DO THIS = Locate each line with the string "that" in the listing below and copy it.

┄┄┄┄┄┄┄┄┄┄

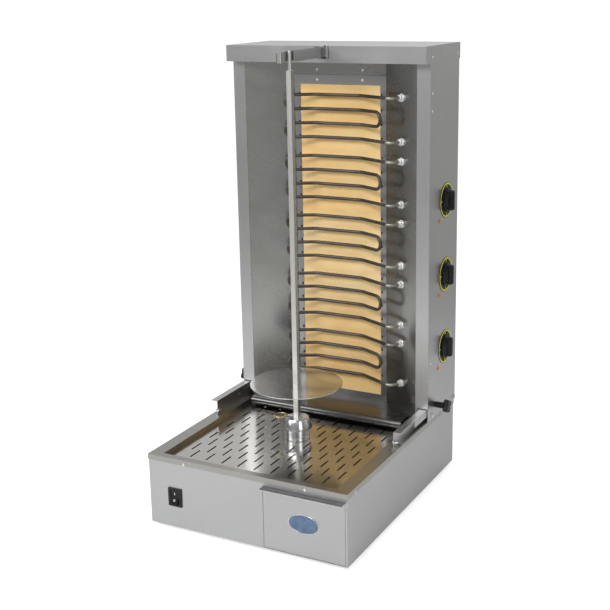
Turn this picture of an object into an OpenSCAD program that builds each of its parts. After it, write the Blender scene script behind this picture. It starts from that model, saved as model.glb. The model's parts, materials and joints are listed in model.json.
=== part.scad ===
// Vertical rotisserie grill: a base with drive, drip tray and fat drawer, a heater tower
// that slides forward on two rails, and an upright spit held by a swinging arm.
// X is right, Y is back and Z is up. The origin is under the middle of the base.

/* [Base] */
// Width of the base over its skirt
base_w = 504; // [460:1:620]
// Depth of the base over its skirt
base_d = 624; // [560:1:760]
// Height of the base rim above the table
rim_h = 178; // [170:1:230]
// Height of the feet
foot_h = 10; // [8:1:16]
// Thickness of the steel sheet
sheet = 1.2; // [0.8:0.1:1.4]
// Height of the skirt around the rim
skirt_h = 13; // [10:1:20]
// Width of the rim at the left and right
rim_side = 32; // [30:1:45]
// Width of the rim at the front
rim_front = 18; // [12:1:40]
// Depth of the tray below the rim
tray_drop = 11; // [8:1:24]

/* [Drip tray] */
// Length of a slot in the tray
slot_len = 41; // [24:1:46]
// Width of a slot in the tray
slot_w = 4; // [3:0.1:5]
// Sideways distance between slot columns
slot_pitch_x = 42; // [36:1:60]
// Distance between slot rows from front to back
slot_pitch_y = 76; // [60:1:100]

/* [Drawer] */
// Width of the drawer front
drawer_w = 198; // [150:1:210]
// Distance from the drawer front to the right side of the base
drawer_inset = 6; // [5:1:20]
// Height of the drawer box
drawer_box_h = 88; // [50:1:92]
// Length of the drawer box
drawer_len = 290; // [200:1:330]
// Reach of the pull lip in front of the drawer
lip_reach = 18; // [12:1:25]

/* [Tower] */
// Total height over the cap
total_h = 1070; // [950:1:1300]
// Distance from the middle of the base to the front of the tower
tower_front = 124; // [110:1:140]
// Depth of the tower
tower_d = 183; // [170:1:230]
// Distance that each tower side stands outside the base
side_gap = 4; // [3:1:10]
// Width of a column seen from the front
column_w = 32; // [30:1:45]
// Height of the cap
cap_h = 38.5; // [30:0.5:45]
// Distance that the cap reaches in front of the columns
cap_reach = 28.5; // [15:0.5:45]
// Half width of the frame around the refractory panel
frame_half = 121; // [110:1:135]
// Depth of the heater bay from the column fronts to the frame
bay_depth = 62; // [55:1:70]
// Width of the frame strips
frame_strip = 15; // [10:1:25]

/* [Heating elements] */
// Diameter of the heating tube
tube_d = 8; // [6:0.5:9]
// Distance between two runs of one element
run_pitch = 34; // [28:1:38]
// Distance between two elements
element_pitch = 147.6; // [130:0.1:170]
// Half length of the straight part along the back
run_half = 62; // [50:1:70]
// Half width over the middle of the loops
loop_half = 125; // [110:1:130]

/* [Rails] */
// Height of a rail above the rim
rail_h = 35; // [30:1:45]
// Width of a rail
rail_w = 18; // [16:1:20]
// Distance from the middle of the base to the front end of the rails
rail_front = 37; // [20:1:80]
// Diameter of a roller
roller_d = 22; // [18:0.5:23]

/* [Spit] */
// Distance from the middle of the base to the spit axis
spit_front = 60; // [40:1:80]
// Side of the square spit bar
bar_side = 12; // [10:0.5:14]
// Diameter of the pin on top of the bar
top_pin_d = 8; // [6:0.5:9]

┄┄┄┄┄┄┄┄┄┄

COMPLETED TASK =
Turn this picture of an object into an OpenSCAD program that builds each of its parts. After it, write the Blender scene script behind this picture. It starts from that model, saved as model.glb. The model's parts, materials and joints are listed in model.json.
// that slides forward on two rails, and an upright spit held by a swinging arm.
// Distance that each tower side stands outside the base
// Distance that the cap reaches in front of the columns